The Post recalled that the other major wheat producer, Canada, “is selling wheat successfully on the international market at prices substantially higher than our subsidized world [export] price.” It said that subsidies of this kind could be defended in the case of sales to underdeveloped countries with shortages of both food and cash. “But the Soviet Union,” it concluded, “one of the world’s two main producers of gold, is hardly an appropriate applicant for welfare.” It asked why Moscow could not pay “the true market price.” Since the article was published the bakers have asked for an increase of one to three cents for a loaf of bread. We can imagine the outcry if the Democrats were in power and subsidizing wheat to Russia at the expense of higher bread prices at home.

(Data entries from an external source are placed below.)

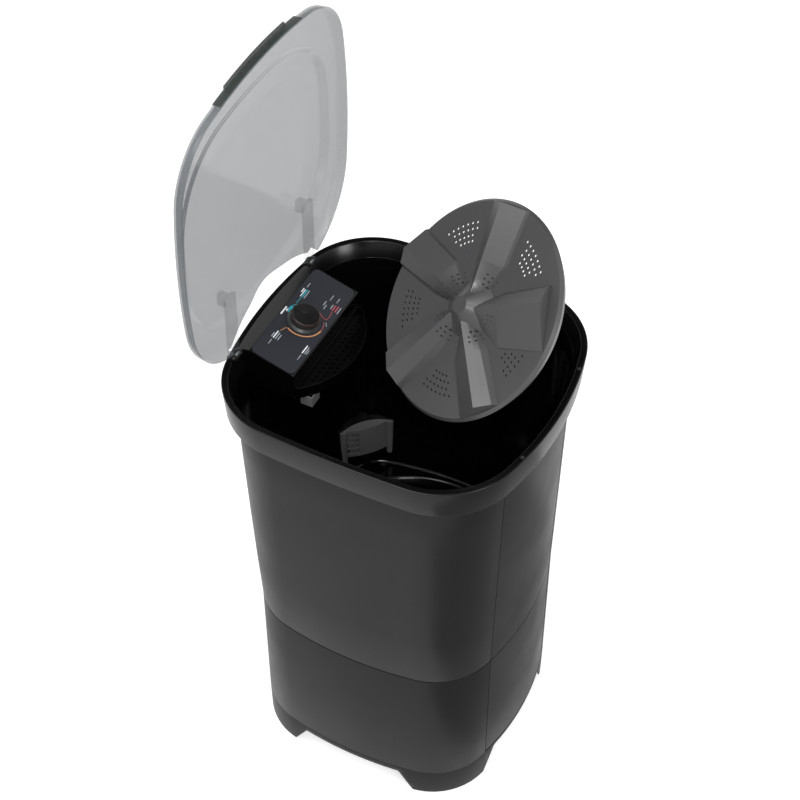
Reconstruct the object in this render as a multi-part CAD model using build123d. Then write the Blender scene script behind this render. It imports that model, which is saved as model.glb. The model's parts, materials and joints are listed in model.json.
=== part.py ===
from build123d import *
import math
import os
from functools import lru_cache
from typing import NamedTuple

# Semi-automatic washing machine, millimetres, +Z up, front towards -Y.
# Origin: on the floor, at the centre of the four foot holes.
# Rest pose: lid open, pulsator lifted out of the tub and leaning.


class Outline(NamedTuple):
    """Plan outline: bowed sides and ends joined by four tangent corner arcs."""

    half_width: float
    half_depth: float
    centre_y: float
    side_bow: float
    front_bow: float
    back_bow: float
    front_corner: float
    back_corner: float

    def inset(self, depth: float) -> "Outline":
        """Parallel outline, smaller by depth all round."""
        return self._replace(
            half_width=self.half_width - depth,
            half_depth=self.half_depth - depth,
            side_bow=self.side_bow - depth,
            front_bow=self.front_bow - depth,
            back_bow=self.back_bow - depth,
            front_corner=self.front_corner - depth,
            back_corner=self.back_corner - depth,
        )

    def corner(self, end_bow: float, radius: float):
        """Side tangent point, middle and end tangent point of a corner arc."""
        side = Vector(self.half_width - self.side_bow, 0)
        end = Vector(0, self.half_depth - end_bow)
        reach = (end - side).length
        along = ((self.side_bow - radius) ** 2 - (end_bow - radius) ** 2 + reach**2) / (2 * reach)
        across = math.sqrt((self.side_bow - radius) ** 2 - along**2)
        line = (end - side).normalized()
        centres = [
            side + line * along + Vector(-line.Y, line.X) * turn * across for turn in (-1, 1)
        ]
        centre = max(centres, key=lambda point: point.X + point.Y)
        from_side = (centre - side).normalized()
        from_end = (centre - end).normalized()
        middle = centre + (from_side + from_end).normalized() * radius
        return side + from_side * self.side_bow, middle, end + from_end * end_bow

    def wire(self, z: float) -> Wire:
        """The outline as eight arcs at height z."""
        front = self.corner(self.front_bow, self.front_corner)
        back = self.corner(self.back_bow, self.back_corner)

        def at(point, x_sign=1, y_sign=1):
            return (x_sign * point.X, self.centre_y + y_sign * point.Y, z)

        right = (self.half_width, self.centre_y, z)
        left = (-self.half_width, self.centre_y, z)
        rear = (0, self.centre_y + self.half_depth, z)
        fore = (0, self.centre_y - self.half_depth, z)
        arcs = [
            (at(front[0], 1, -1), right, at(back[0])),
            (at(back[0]), at(back[1]), at(back[2])),
            (at(back[2]), rear, at(back[2], -1)),
            (at(back[2], -1), at(back[1], -1), at(back[0], -1)),
            (at(back[0], -1), left, at(front[0], -1, -1)),
            (at(front[0], -1, -1), at(front[1], -1, -1), at(front[2], -1, -1)),
            (at(front[2], -1, -1), fore, at(front[2], 1, -1)),
            (at(front[2], 1, -1), at(front[1], 1, -1), at(front[0], 1, -1)),
        ]
        return Wire([ThreePointArc(*arc) for arc in arcs])

    def front_y(self, x: float) -> float:
        """Y of the front bow at x."""
        return self.centre_y - self.half_depth + self.front_bow - math.sqrt(self.front_bow**2 - x**2)

    def back_y(self, x: float) -> float:
        """Y of the back bow at x."""
        return self.centre_y + self.half_depth - self.back_bow + math.sqrt(self.back_bow**2 - x**2)


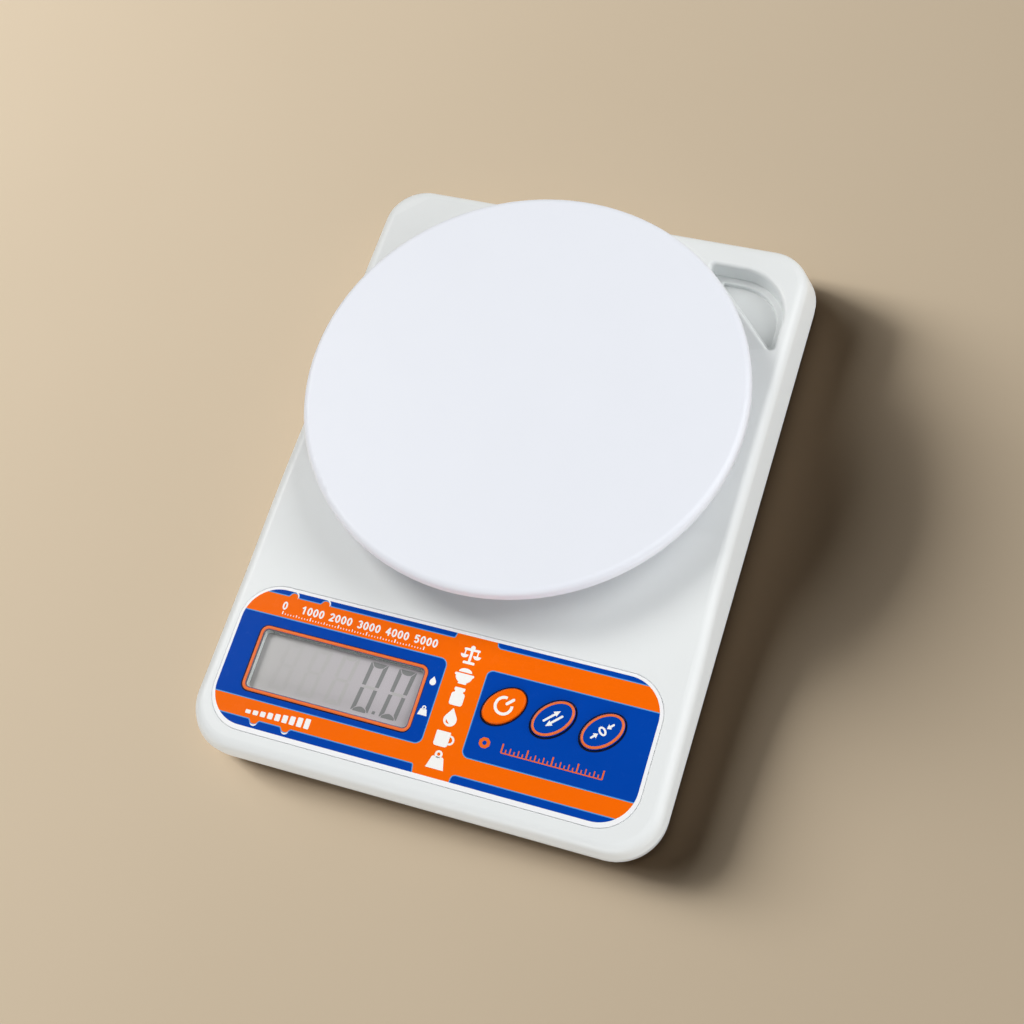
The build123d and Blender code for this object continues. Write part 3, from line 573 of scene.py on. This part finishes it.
def with_edge(name, poly, level, width=0.34, holes=()):
    """A blue field with a thin pale blue edge line round it."""
    out = offset_poly(poly, -width)
    prints_cut(name + "_edge", clip(poly, inner), list(holes), CYAN, level - 0.01, thick=0.04)
    prints_cut(name, clip(out, inner), list(holes), BLUE, level, thick=0.05)


X_L, X_R = -80.0, 80.0
# main fields: left with rounded right corners, right with rounded left corners
with_edge("print_field_left", box_pts(X_L, -14.6, 1.05, 14.85, (2.6, 2.6, 0, 0)), FILM_TOP + 0.05, holes=[window])
with_edge("print_field_right", box_pts(14.7, -14.9, X_R, 14.85, (0, 0, 2.2, 2.6)), FILM_TOP + 0.05, holes=key_holes)


# thin bands along the top and bottom edges, cut away at the middle bar,
# with two small orange bumps in each left-hand band
def bump(cx, y, sgn, h=1.45, half=1.85):
    """Rounded tab outline from left to right, rising by h towards sgn."""
    pts = [(cx - half, y)]
    for i in range(9):
        a = pi - pi * i / 8
        pts.append((cx + 1.25 * cos(a), y + sgn * (h - 0.75 + 0.75 * sin(a))))
    pts.append((cx + half, y))
    return pts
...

It is time Congress and the public knew more about the real prospects in the war, about Nixon’s secret plan for ending it, and about the part this plays in current negotiations on trade and credit with Moscow. To hinge rapprochement on a sellout of Vietnam is to run the risk of a breakdown in a fragile détente. Four more years of Nixon may not only mean four more years of murderous war in Indochina but the possibility that the war may yet precipitate a new confrontation with either or both of the big communist powers.


The President: I noted some report out of the Air Force to the effect that we probably would be bombing North Vietnam two or three years from now. That, of course, is quite ridiculous….

Q. Mr. President, if it is, as you say, “quite ridiculous”…then how about a year from now is it likely that bombing will no longer be necessary…?

The President: No…. I am not going to put any limitation on when the US activities in the air would stop.